To cover such a vast and diverse region, staff is divided into three distinct client-servicing teams. These are: The Southern Cone Team covering Argentina, Bolivia, Chile, Paraguay, Peru, and Uruguay; the Northern Region Team covering Colombia, Ecuador, El Salvador, Guatemala, Honduras, Mexico, Nicaragua, Panama, Spain and Venezuela; and the Brazil Team. All staff is bilingual and travel extensively throughout these countries.

Global
The origins of the Lloyds TSB Group date back to 1765, when John Taylor and Sampson Lloyd set up a private banking business in Birmingham, England. Two sons of the original partners followed in their footsteps by establishing a bank - Barnetts Hoares Hanbury and Lloyd - in London's Lombard Street. Eventually, this became absorbed into the Lloyds Banking Company.

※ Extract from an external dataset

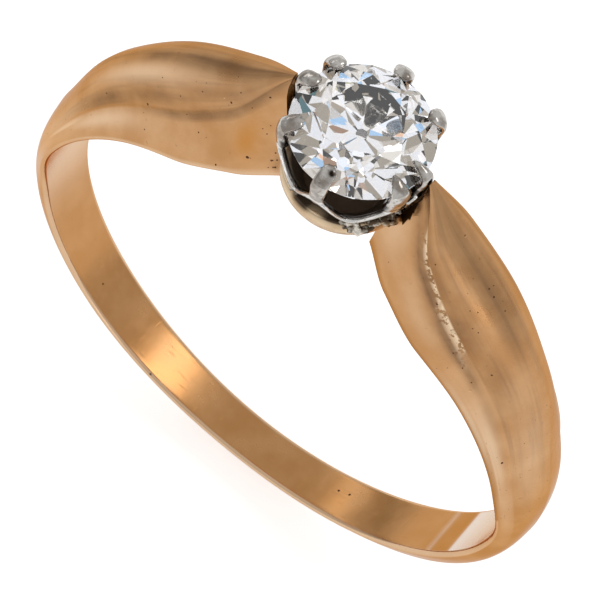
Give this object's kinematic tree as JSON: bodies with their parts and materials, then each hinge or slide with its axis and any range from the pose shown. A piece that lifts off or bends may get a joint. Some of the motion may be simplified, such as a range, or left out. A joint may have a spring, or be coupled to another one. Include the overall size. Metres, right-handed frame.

Over the years, Lloyds Bank expanded through a series of mergers, including the Wilts and Dorset Bank in 1914 and the Capital and Counties Bank in 1918. By 1923, Lloyds Bank had completed some fifty takeovers, including that of the last private firm to issue its own bank notes, Fox, Fowler and Company of Wellington, Somerset.

The year 1911 saw the establishment of a presence in France when Lloyds Bank acquired Armstrong and Company, based in Paris and Le Havre. From 1917, the branch was run jointly as Lloyds and National and Provincial Bank. In 1955, Lloyds Bank took full ownership and the operations became known as Lloyds Bank (Foreign) and later Lloyds Bank Europe.

Lloyds has had strong connections in Latin America since the 19th century and, by 1923, held a substantial stake in the Bank of London and South America, formed in that year by the amalgamation of two smaller banks. BOLSA rapidly built up interests in many Latin American countries.